▸ Goal of the exercise:
From the listing that follows, extract every line and set it down unaltered.

— Start Dataset extract —

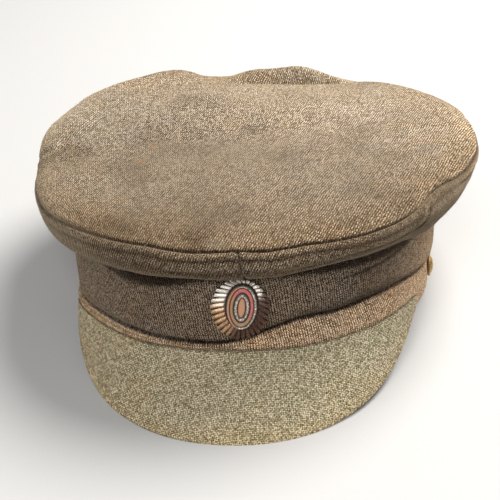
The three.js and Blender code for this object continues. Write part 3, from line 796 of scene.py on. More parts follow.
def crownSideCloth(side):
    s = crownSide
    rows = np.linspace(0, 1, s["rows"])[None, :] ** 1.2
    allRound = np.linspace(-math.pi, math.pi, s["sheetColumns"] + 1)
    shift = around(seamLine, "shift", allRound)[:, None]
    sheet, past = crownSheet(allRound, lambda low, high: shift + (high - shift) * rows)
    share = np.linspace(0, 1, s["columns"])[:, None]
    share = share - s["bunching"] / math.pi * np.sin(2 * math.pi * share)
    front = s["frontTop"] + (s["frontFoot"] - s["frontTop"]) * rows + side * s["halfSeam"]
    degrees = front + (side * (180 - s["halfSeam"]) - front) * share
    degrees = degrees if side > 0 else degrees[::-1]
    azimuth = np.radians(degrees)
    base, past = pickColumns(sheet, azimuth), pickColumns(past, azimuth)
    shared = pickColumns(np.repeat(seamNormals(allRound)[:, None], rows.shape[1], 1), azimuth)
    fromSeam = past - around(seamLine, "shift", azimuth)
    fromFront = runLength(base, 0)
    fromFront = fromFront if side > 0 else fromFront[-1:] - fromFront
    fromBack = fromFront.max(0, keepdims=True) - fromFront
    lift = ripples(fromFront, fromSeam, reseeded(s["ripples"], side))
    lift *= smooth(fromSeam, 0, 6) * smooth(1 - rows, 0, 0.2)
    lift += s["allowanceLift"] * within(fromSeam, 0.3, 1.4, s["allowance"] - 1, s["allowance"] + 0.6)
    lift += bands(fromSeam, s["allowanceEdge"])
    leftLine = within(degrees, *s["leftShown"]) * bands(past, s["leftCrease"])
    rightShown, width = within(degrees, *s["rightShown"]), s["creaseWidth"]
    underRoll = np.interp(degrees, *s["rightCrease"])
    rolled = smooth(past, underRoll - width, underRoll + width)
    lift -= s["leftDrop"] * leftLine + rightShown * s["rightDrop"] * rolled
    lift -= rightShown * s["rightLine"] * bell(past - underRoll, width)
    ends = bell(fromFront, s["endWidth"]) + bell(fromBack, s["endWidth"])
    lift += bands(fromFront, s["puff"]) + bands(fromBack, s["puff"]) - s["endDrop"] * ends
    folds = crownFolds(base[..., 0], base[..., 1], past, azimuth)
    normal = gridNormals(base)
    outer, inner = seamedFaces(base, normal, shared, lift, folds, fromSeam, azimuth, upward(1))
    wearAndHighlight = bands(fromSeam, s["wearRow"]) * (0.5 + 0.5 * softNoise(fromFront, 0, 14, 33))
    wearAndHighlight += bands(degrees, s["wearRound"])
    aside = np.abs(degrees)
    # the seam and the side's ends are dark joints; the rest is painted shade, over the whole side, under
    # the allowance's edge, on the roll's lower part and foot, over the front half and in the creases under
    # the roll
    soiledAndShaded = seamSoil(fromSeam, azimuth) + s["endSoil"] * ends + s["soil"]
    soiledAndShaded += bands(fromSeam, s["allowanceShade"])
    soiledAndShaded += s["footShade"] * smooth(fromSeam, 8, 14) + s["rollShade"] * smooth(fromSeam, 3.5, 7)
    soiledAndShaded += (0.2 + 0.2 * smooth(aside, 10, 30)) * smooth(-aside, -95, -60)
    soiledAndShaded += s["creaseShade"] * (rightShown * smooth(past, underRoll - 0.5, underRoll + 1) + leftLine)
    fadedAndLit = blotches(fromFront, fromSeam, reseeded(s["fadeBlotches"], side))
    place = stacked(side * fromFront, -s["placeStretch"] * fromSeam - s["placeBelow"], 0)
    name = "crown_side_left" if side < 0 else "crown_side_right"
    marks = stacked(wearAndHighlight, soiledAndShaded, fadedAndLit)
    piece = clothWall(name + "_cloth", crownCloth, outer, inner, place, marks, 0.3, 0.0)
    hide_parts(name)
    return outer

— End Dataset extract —

▸ Output of the exercise:
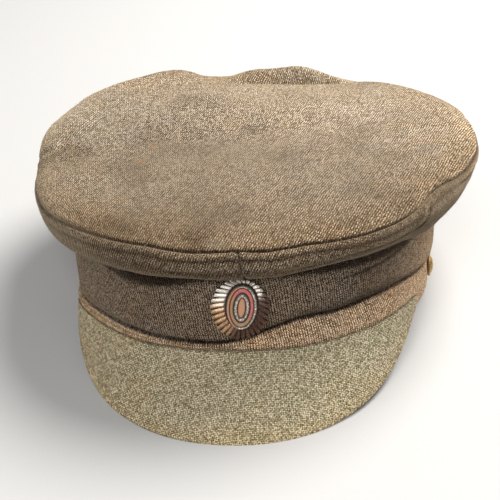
The three.js and Blender code for this object continues. Write part 3, from line 796 of scene.py on. More parts follow.
def crownSideCloth(side):
    s = crownSide
    rows = np.linspace(0, 1, s["rows"])[None, :] ** 1.2
    allRound = np.linspace(-math.pi, math.pi, s["sheetColumns"] + 1)
    shift = around(seamLine, "shift", allRound)[:, None]
    sheet, past = crownSheet(allRound, lambda low, high: shift + (high - shift) * rows)
    share = np.linspace(0, 1, s["columns"])[:, None]
    share = share - s["bunching"] / math.pi * np.sin(2 * math.pi * share)
    front = s["frontTop"] + (s["frontFoot"] - s["frontTop"]) * rows + side * s["halfSeam"]
    degrees = front + (side * (180 - s["halfSeam"]) - front) * share
    degrees = degrees if side > 0 else degrees[::-1]
    azimuth = np.radians(degrees)
    base, past = pickColumns(sheet, azimuth), pickColumns(past, azimuth)
    shared = pickColumns(np.repeat(seamNormals(allRound)[:, None], rows.shape[1], 1), azimuth)
    fromSeam = past - around(seamLine, "shift", azimuth)
    fromFront = runLength(base, 0)
    fromFront = fromFront if side > 0 else fromFront[-1:] - fromFront
    fromBack = fromFront.max(0, keepdims=True) - fromFront
    lift = ripples(fromFront, fromSeam, reseeded(s["ripples"], side))
    lift *= smooth(fromSeam, 0, 6) * smooth(1 - rows, 0, 0.2)
    lift += s["allowanceLift"] * within(fromSeam, 0.3, 1.4, s["allowance"] - 1, s["allowance"] + 0.6)
    lift += bands(fromSeam, s["allowanceEdge"])
    leftLine = within(degrees, *s["leftShown"]) * bands(past, s["leftCrease"])
    rightShown, width = within(degrees, *s["rightShown"]), s["creaseWidth"]
    underRoll = np.interp(degrees, *s["rightCrease"])
    rolled = smooth(past, underRoll - width, underRoll + width)
    lift -= s["leftDrop"] * leftLine + rightShown * s["rightDrop"] * rolled
    lift -= rightShown * s["rightLine"] * bell(past - underRoll, width)
    ends = bell(fromFront, s["endWidth"]) + bell(fromBack, s["endWidth"])
    lift += bands(fromFront, s["puff"]) + bands(fromBack, s["puff"]) - s["endDrop"] * ends
    folds = crownFolds(base[..., 0], base[..., 1], past, azimuth)
    normal = gridNormals(base)
    outer, inner = seamedFaces(base, normal, shared, lift, folds, fromSeam, azimuth, upward(1))
    wearAndHighlight = bands(fromSeam, s["wearRow"]) * (0.5 + 0.5 * softNoise(fromFront, 0, 14, 33))
    wearAndHighlight += bands(degrees, s["wearRound"])
    aside = np.abs(degrees)
    # the seam and the side's ends are dark joints; the rest is painted shade, over the whole side, under
    # the allowance's edge, on the roll's lower part and foot, over the front half and in the creases under
    # the roll
    soiledAndShaded = seamSoil(fromSeam, azimuth) + s["endSoil"] * ends + s["soil"]
    soiledAndShaded += bands(fromSeam, s["allowanceShade"])
    soiledAndShaded += s["footShade"] * smooth(fromSeam, 8, 14) + s["rollShade"] * smooth(fromSeam, 3.5, 7)
    soiledAndShaded += (0.2 + 0.2 * smooth(aside, 10, 30)) * smooth(-aside, -95, -60)
    soiledAndShaded += s["creaseShade"] * (rightShown * smooth(past, underRoll - 0.5, underRoll + 1) + leftLine)
    fadedAndLit = blotches(fromFront, fromSeam, reseeded(s["fadeBlotches"], side))
    place = stacked(side * fromFront, -s["placeStretch"] * fromSeam - s["placeBelow"], 0)
    name = "crown_side_left" if side < 0 else "crown_side_right"
    marks = stacked(wearAndHighlight, soiledAndShaded, fadedAndLit)
    piece = clothWall(name + "_cloth", crownCloth, outer, inner, place, marks, 0.3, 0.0)
    hide_parts(name)
    return outer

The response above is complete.